# Mafia 3 not working on phenom x6 1100T



## saikamaldoss (Oct 6, 2016)

Guys any one able to play mafia 3 on phenomx6 ? Non of the people I know able to play


----------



## Frag_Maniac (Oct 6, 2016)

saikamaldoss said:


> Guys any one able to play mafia 3 on phenomx6 ? Non of the people I know able to play




Well, technically that IS below minimum requirements of FX-8120, which scores 6567 on Passmark, with the X6 1190T scoring just 5843.

That said, we all know people are often able to play various games on spec just below minimum, and they have announced a patch forthcoming to remove the 30 FPS cap. What else they will do, if anything, is anyone's guess.
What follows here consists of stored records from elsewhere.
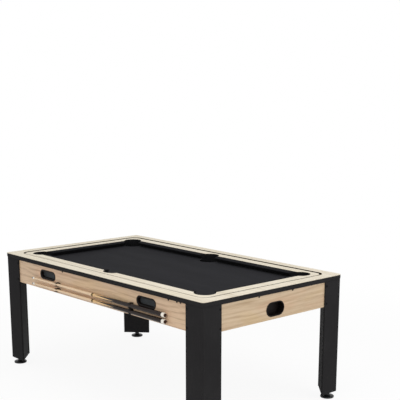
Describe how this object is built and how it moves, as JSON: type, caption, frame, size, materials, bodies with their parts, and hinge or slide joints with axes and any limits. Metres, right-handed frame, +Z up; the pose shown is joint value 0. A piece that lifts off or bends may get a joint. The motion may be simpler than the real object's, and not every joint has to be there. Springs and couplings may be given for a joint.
{
  "type": "multi game table",
  "caption": "Games table whose playfield turns in its frame, pool with pockets on one face and air hockey on the other, with cues clipped to the side.",
  "frame": {"origin": "on the floor under the middle of the table top", "axes": "+X along the table to the end seen in the picture, +Z up, -Y is the long side with the cue clips"},
  "size_m": [2.13, 1.2135, 0.826],
  "materials": {
    "oak_top": "satin pale oak foil on board",
    "oak_apron": "satin light oak foil on board",
    "black_laminate": "satin black foil on board",
    "black_plastic": "matt black",
    "black_cloth": "black woven cloth",
    "hockey_gloss": "high gloss black",
    "steel": "bright zinc plate",
    "maple_cue": "varnished maple",
    "pine_beam": "bare softwood"
  },
  "bodies": {
    "frame": {"top_frame": "black_laminate", "top_frame_oak_panel": "oak_top", "leg_front_left": "black_laminate", "leg_front_right": "black_laminate", "leg_back_left": "black_laminate", "leg_back_right": "black_laminate", "apron_front": "oak_apron", "apron_back": "oak_apron", "apron_left": "oak_apron", "apron_right": "oak_apron", "window_tray_front_left": "black_plastic", "window_tray_front_right": "black_plastic", "window_tray_back_left": "black_plastic", "window_tray_back_right": "black_plastic", "puck_tray_left": "black_plastic", "puck_tray_right": "black_plastic", "cue_clip_upper_left": "black_plastic", "cue_clip_upper_right": "black_plastic", "cue_clip_lower_left": "black_plastic", "cue_clip_lower_right": "black_plastic", "pivot_beam_left": "pine_beam", "pivot_beam_right": "pine_beam"},
    "playfield": {"cabinet_side_front": "oak_apron", "cabinet_side_back": "oak_apron", "cabinet_end_left": "oak_apron", "cabinet_end_right": "oak_apron", "cabinet_corner_front_left": "black_laminate", "cabinet_corner_front_right": "black_laminate", "cabinet_corner_back_left": "black_laminate", "cabinet_corner_back_right": "black_laminate", "pool_rim": "oak_top", "pool_rim_edging": "black_laminate", "pool_bed_cloth": "black_cloth", "hockey_rim": "oak_top", "hockey_rim_edging": "black_laminate", "hockey_field": "hockey_gloss", "cushion_front_left": "black_cloth", "cushion_front_right": "black_cloth", "cushion_back_left": "black_cloth", "cushion_back_right": "black_cloth", "cushion_left": "black_cloth", "cushion_right": "black_cloth", "pocket_front_left": "black_plastic", "pocket_front_middle": "black_plastic", "pocket_front_right": "black_plastic", "pocket_back_left": "black_plastic", "pocket_back_middle": "black_plastic", "pocket_back_right": "black_plastic", "pivot_shaft_left": "steel", "pivot_shaft_right": "steel", "blower_housing": "black_plastic"},
    "impeller": {"blower_impeller": "black_plastic"},
    "lock_left": {"lock_bolt_left": "steel"},
    "lock_right": {"lock_bolt_right": "steel"},
    "cue_upper": {"cue_upper": "maple_cue"},
    "cue_lower": {"cue_lower": "maple_cue"},
    "levelling_foot_front_left": {"levelling_foot_front_left": "black_plastic"},
    "levelling_foot_front_right": {"levelling_foot_front_right": "black_plastic"},
    "levelling_foot_back_left": {"levelling_foot_back_left": "black_plastic"},
    "levelling_foot_back_right": {"levelling_foot_back_right": "black_plastic"}
  },
  "joints": [
    {"name": "playfield_turn", "type": "hinge", "parent": "frame", "child": "playfield", "pos_m": [0, 0, 0.732], "axis": [1, 0, 0], "continuous": true},
    {"name": "impeller_spin", "type": "hinge", "parent": "playfield", "child": "impeller", "pos_m": [0.35, 0.4825, 0.7185], "axis": [0, 1, 0], "continuous": true},
    {"name": "lock_left_slide", "type": "slide", "parent": "frame", "child": "lock_left", "axis": [1, 0, 0], "range_m": [0, 0.0185]},
    {"name": "lock_right_slide", "type": "slide", "parent": "frame", "child": "lock_right", "axis": [-1, 0, 0], "range_m": [0, 0.0185]},
    {"name": "cue_upper_lift_off", "type": "slide", "parent": "frame", "child": "cue_upper", "axis": [0, -1, 0], "range_m": [0, 0.15]},
    {"name": "cue_lower_lift_off", "type": "slide", "parent": "frame", "child": "cue_lower", "axis": [0, -1, 0], "range_m": [0, 0.15]},
    {"name": "levelling_foot_front_left_screw", "type": "slide", "parent": "frame", "child": "levelling_foot_front_left", "axis": [0, 0, -1], "range_m": [0, 0.012]},
    {"name": "levelling_foot_front_right_screw", "type": "slide", "parent": "frame", "child": "levelling_foot_front_right", "axis": [0, 0, -1], "range_m": [0, 0.012]},
    {"name": "levelling_foot_back_left_screw", "type": "slide", "parent": "frame", "child": "levelling_foot_back_left", "axis": [0, 0, -1], "range_m": [0, 0.012]},
    {"name": "levelling_foot_back_right_screw", "type": "slide", "parent": "frame", "child": "levelling_foot_back_right", "axis": [0, 0, -1], "range_m": [0, 0.012]}
  ]
}
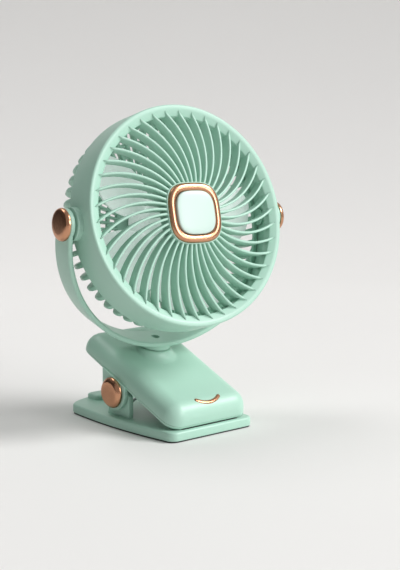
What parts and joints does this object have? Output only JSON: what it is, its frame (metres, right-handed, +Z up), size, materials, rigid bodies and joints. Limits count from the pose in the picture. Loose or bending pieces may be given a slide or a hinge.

Right now the most complaints seem to be about the 30 FPS cap, and grainy looking graphics. Some have also complained about the controls. Quite honestly, this is sounding to be a crappy port, which is not surprising since 2K is involved.


----------



## Recon-UK (Oct 6, 2016)

It is capped to 30 FPS is all i know.
I would not be surprised if it is using an unsupported instruction like SSSE3.


----------



## saikamaldoss (Oct 6, 2016)

Frag Maniac said:


> Well, technically that IS below minimum requirements of FX-8120, which scores 6567 on Passmark, with the X6 1190T scoring just 5843.
> 
> That said, we all know people are often able to play various games on spec just below minimum, and they have announced a patch forthcoming to remove the 30 FPS cap. What else they will do, if anything, is anyone's guess.
> 
> Right now the most complaints seem to be about the 30 FPS cap, and grainy looking graphics. Some have also complained about the controls. Quite honestly, this is sounding to be a crappy port, which is not surprising since 2K is involved.



I am running 1100T at 3.8 and it's faster than my friends 8120.. but still it keeps crashing.. is there anything to do with SSE 4.1 support ?? Coz my processor does. It support that


----------



## Frag_Maniac (Oct 6, 2016)

saikamaldoss said:


> ...is there anything to do with SSE 4.1 support ?? Coz my processor does. It support that


Too soon to tell that yet. These are good reasons NOT to jump on games as soon as they release, esp if your spec isn't even on the requirement list. There are reasons other than just amount of power that some spec doesn't work, while more modern components do.


----------



## Recon-UK (Oct 6, 2016)

Top tip i never buy games anywhere close to launch.
Only games i got at launch were Black Ops 1 and BF3 neither i paid for they were gifts off my brother and both plagued with problems.


----------



## Kanan (Oct 7, 2016)

saikamaldoss said:


> I am running 1100T at 3.8 and it's faster than my friends 8120.. but still it keeps crashing.. is there anything to do with SSE 4.1 support ?? Coz my processor does. It support that


Have you updated your GPU drivers? It could be because 1100T is missing SSE 4 support or SSSE3, but I think it's unlikely.


----------



## yotano211 (Oct 7, 2016)

I thought Mafia 3 doesnt come out until tomorrow.


----------



## Recon-UK (Oct 7, 2016)

yotano211 said:


> I thought Mafia 3 doesnt come out until tomorrow.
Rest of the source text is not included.